CITIC SEC released a research report stating that U.S. stocks are likely to experience a slight downward fluctuation leading up to the Federal Reserve's policy meeting on December 10-11, with capital rotating from tech to defensive sectors like healthcare and utilities. Following this, former President Trump is expected to nominate a new Fed chair candidate, potentially shifting market expectations toward a more accommodative monetary policy. As a result, U.S. stocks may rebound in the second half of December, further supported by the implementation of tax cuts for households starting January 1, which could bolster employment and consumption fundamentals.
Sector-wise, CITIC SEC recommends focusing on: 1) U.S. tech stocks with valuations better aligned with earnings; 2) Manufacturing, mid-to-upstream resources, and energy infrastructure (especially nuclear power) benefiting from reindustrialization and policy tailwinds; 3) Defense sectors boosted by fiscal spending; 4) Internet-based diagnostics that may gain from potential healthcare spending cuts; 5) Financials (particularly banks) in a potential rate-cut cycle.
Recent market movements saw U.S. stocks open higher but close lower on November 20, with tech stocks leading declines. The Nasdaq 100 and Philadelphia Semiconductor Index dropped 2.4% and 4.8%, respectively, with high-flyers like Micron, AMD, Lam Research, and Palantir falling over 5%. However, CITIC SEC attributes the sell-off to macro-driven profit-taking rather than panic over an AI bubble burst, especially after Nvidia’s strong Q3 earnings and guidance.
The Fed’s hawkish tone following September’s stronger-than-expected nonfarm payrolls (+119K vs. 51K expected) has fueled tighter policy expectations.

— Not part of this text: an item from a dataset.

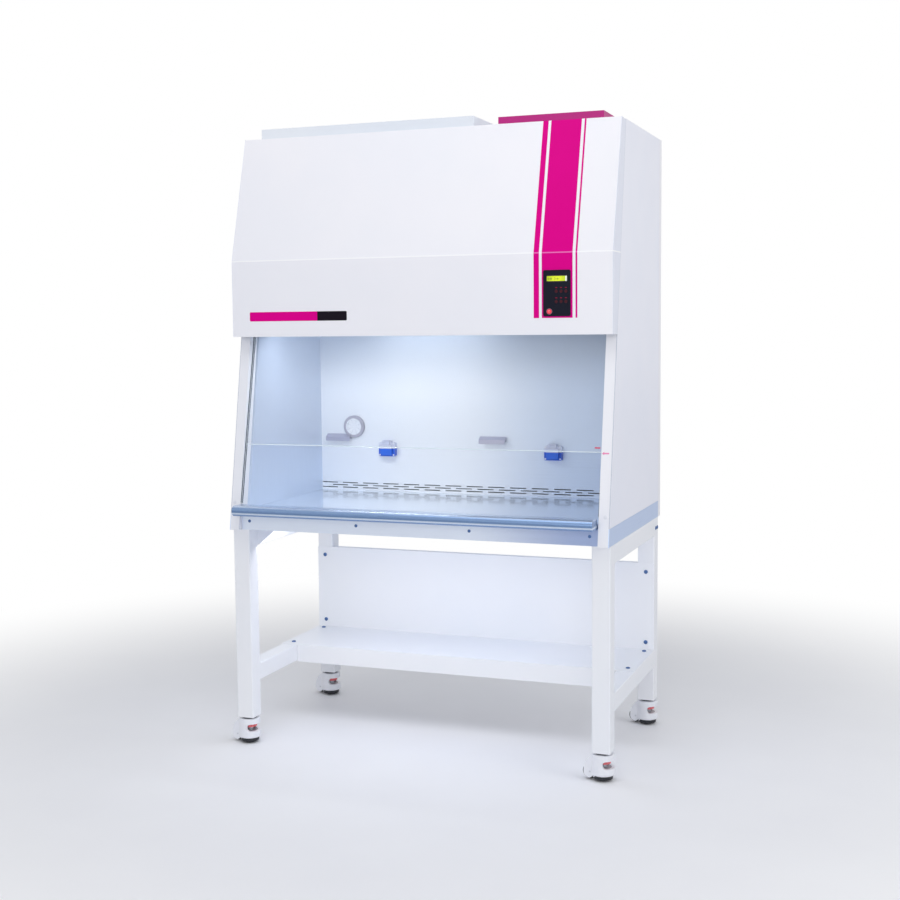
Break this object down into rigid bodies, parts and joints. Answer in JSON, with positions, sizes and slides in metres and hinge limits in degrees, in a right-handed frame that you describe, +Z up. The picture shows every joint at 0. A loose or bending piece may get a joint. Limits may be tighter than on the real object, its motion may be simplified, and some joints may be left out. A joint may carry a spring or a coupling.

Officials like Michael Barr and Beth Hammack emphasized caution against premature rate cuts, while Austan Goolsbee expressed unease about further easing in December. Despite this, labor market signals remain mixed: U3 unemployment rose to 4.4%, while U6 improved to 8.0%, and participation edged up to 62.4%. CITIC SEC notes potential downward revisions to August-September jobs data, suggesting underlying weakness masked by hawkish rhetoric.

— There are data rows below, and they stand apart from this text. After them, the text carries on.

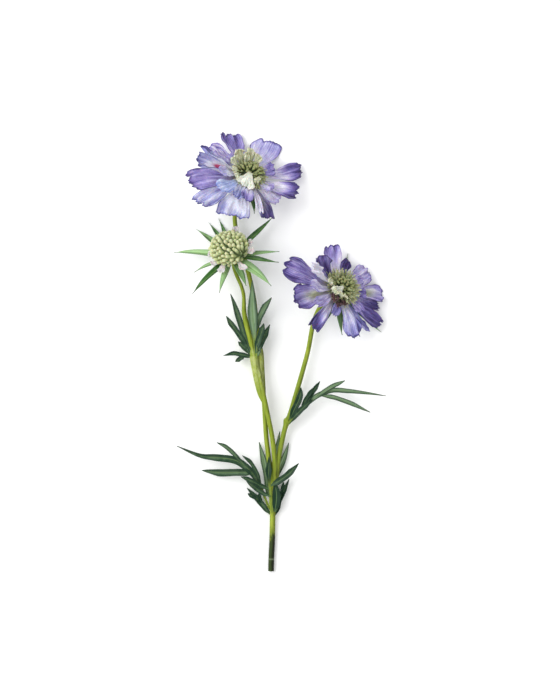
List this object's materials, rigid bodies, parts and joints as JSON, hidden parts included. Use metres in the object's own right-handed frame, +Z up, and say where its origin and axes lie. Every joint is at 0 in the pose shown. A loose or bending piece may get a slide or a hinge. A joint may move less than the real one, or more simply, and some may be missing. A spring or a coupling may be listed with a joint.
{
  "type": "scabiosa flower",
  "caption": "Cut branching scabiosa stem lying down, with open lilac flower heads, a young green head and divided leaves.",
  "frame": {"origin": "on the surface that the spray lies on, under the middle of its bounding box", "axes": "+Y along the stem from its cut end towards the heads, +X to the right seen from above, +Z up from the surface, out of the heads' faces"},
  "size_m": [0.1494, 0.3081, 0.0444],
  "materials": {
    "stem_green": "satin green stem skin, yellow-green, darker at the cut end",
    "leaf_green": "matt dark blue-green leaf with a paler midrib",
    "pale_leaf": "matt pale green young leaf",
    "bract_green": "matt green bract, darker at its tip",
    "lilac_petal": "soft matt petal, lilac-blue, paler at its base and violet along its rim",
    "cream_floret": "soft matt cream and yellow-green floret"
  },
  "bodies": {
    "root": {"stem": "stem_green", "top_head_bracts": "bract_green", "top_head_petals": "lilac_petal", "top_head_disc": "cream_floret", "right_head_bracts": "bract_green", "right_head_petals": "lilac_petal", "right_head_disc": "cream_floret", "young_head_bracts": "bract_green", "young_head_florets": "cream_floret", "leaf_fork_left": "leaf_green", "leaf_fork_front": "leaf_green", "leaf_fork_low_left": "leaf_green", "leaf_fork_right": "leaf_green", "leaf_fork_back": "pale_leaf", "leaf_branch_right": "leaf_green", "leaf_upper_left": "leaf_green", "leaf_upper_right": "leaf_green", "leaf_upper_low": "leaf_green"}
  },
  "joints": []
}
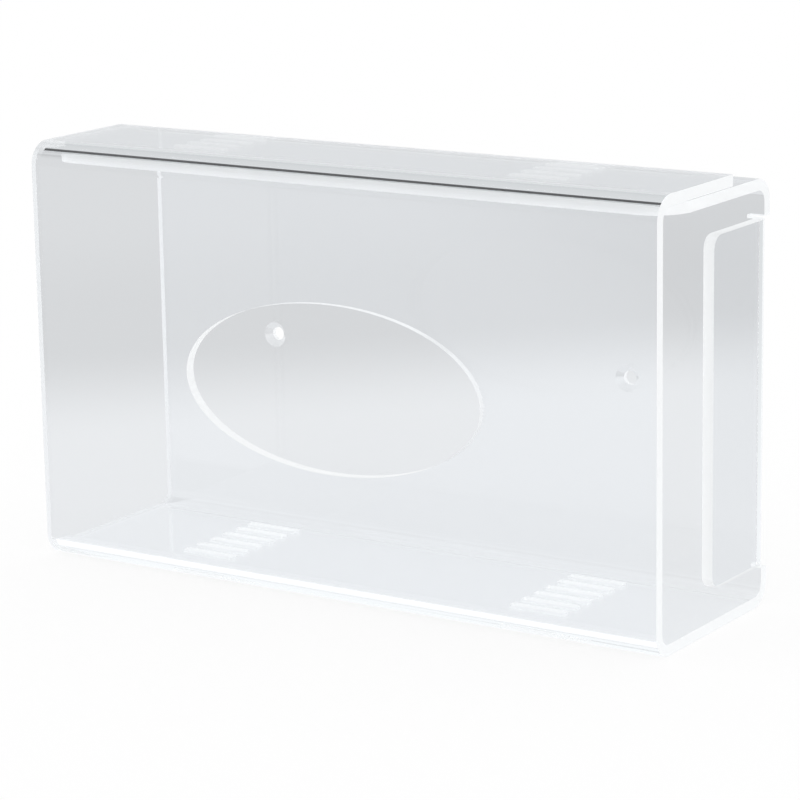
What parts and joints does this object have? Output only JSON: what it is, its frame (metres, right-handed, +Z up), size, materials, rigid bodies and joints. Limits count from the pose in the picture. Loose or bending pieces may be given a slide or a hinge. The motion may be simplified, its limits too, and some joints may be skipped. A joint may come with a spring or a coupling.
{
  "type": "disposable glove dispenser",
  "caption": "Clear acrylic glove box dispenser folded from one sheet, with an oval opening, slots, screw holes and an end stop tab.",
  "frame": {"origin": "middle of the footprint, on the plane the dispenser stands on", "axes": "+X to the right seen from the front, towards the stop tab; -Y out of the front panel with the oval; +Z up"},
  "size_m": [0.256, 0.079, 0.1542],
  "materials": {
    "clear_acrylic": "gloss"
  },
  "bodies": {
    "root": {"dispenser": "clear_acrylic"}
  },
  "joints": []
}
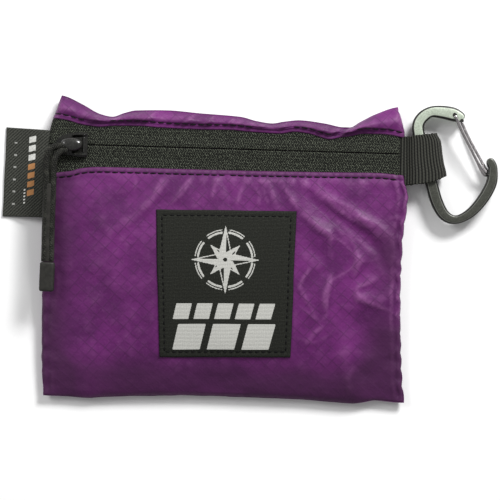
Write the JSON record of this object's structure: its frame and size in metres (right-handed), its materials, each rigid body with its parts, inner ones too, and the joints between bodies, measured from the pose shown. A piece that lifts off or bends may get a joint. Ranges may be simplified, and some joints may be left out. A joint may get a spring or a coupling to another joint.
{
  "type": "zippered stuff sack",
  "caption": "Small flat zippered ripstop pouch with a corded zip pull, woven patch, side flag label and a webbing loop that carries a mini wire-gate carabiner.",
  "frame": {"origin": "middle of the pouch's flat back face", "axes": "+X along the zipper towards the carabiner, +Y towards the top edge, +Z out of the front face"},
  "size_m": [0.1981, 0.1211, 0.0135],
  "materials": {
    "ripstop": "silicone-coated purple ripstop nylon, satin sheen",
    "zipper_tape": "black woven polyester tape",
    "zipper_coil": "black monofilament coil",
    "thread": "black bonded thread",
    "slider_enamel": "gloss black enamel on die-cast zinc",
    "pull_braid": "black braided cord",
    "pull_tube": "black heat-shrink tube, satin",
    "patch_weave": "black damask-woven label with pale grey motif",
    "label_twill": "black twill-woven label with pale and copper bars",
    "webbing": "black ribbed grosgrain webbing",
    "carabiner_anodised": "grey anodised aluminium",
    "gate_steel": "polished stainless spring wire"
  },
  "bodies": {
    "pouch": {"back_panel": "ripstop", "left_side_seam": "ripstop", "right_side_seam": "ripstop", "bottom_seam": "ripstop", "upper_front_panel": "ripstop", "upper_tape": "zipper_tape", "upper_coil": "zipper_coil", "upper_topstitch": "thread"},
    "front": {"front_panel": "ripstop", "lower_tape": "zipper_tape", "lower_coil": "zipper_coil", "lower_topstitch": "thread", "label_patch": "patch_weave", "patch_stitching": "thread"},
    "slider": {"slider_body": "slider_enamel", "slider_crown": "slider_enamel"},
    "pull": {"pull_cord": "pull_braid", "pull_sleeve": "pull_tube", "pull_end": "pull_tube"},
    "label": {"side_label": "label_twill"},
    "loop": {"webbing_loop": "webbing"},
    "carabiner": {"carabiner_frame": "carabiner_anodised"},
    "gate": {"gate_wire": "gate_steel"}
  },
  "joints": [
    {"name": "slider_travel", "type": "slide", "parent": "pouch", "child": "slider", "axis": [1, 0, 0], "range_m": [0, 0.118]},
    {"name": "mouth", "type": "hinge", "parent": "pouch", "child": "front", "pos_m": [0, -0.057, 0.003], "axis": [1, 0, 0], "range_deg": [0, 15], "deforming": ["front_panel", "lower_tape", "lower_coil", "lower_topstitch"]},
    {"name": "pull_swing", "type": "hinge", "parent": "slider", "child": "pull", "pos_m": [-0.064, 0.042, 0.0089], "axis": [-1, 0, 0], "range_deg": [0, 150]},
    {"name": "label_lift", "type": "hinge", "parent": "pouch", "child": "label", "pos_m": [-0.0738, 0, 0.0036], "axis": [0, 1, 0], "range_deg": [0, 90]},
    {"name": "loop_flex", "type": "hinge", "parent": "pouch", "child": "loop", "pos_m": [0.0723, 0.0393, 0.0039], "axis": [0, -1, 0], "range_deg": [0, 45]},
    {"name": "carabiner_swing", "type": "hinge", "parent": "loop", "child": "carabiner", "pos_m": [0.07847, 0.04062, 0.0039], "axis": [0.279, -0.9603, 0], "range_deg": [0, 90]},
    {"name": "gate_press", "type": "hinge", "parent": "carabiner", "child": "gate", "pos_m": [0.09139, 0.05708, 0.0039], "axis": [0, 0, -1], "range_deg": [0, 25], "stiffness_Nm_per_rad": 0.01, "springref_deg": -5.73}
  ],
  "couplings": [
    {"joint": "mouth", "follows": "slider_travel", "rad_per_m": 2.2186}
  ]
}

Looking ahead, the December Fed meeting may mark the peak of hawkish sentiment, with focus shifting to Trump’s Fed chair nomination. Unless a staunch hawk like Kevin Warsh is picked, markets could revert to pricing policy easing post-decision.
On AI, CITIC SEC dismisses near-term bubble risks, citing robust demand (Google’s token processing surged to 1,300 trillion/month by October 2025) and supply-chain bottlenecks. Commercialization via ads, Agent Commerce, and enterprise solutions is accelerating, with Big Tech capex up 74% YoY in Q3 2025. Debt risks are confined to smaller cloud providers, while NVIDIA and OpenAI’s ecosystem resilience mitigates systemic concerns.
Earnings revisions remain upbeat, particularly in IT and healthcare, while valuation compression (S&P 500 down 4.2%, Nasdaq 100 off 6.5%) reflects multiple contraction rather than profit erosion.
Short-term, institutional participation may wane post-Thanksgiving (November 27), with retail activity picking up. Key data delays (CPI to December 18, PCE postponed) and completed earnings season leave the Fed meeting as the next catalyst. CITIC SEC expects a defensive rotation into healthcare/utilities pre-meeting, followed by a late-December rebound as policy expectations ease and fiscal supports kick in.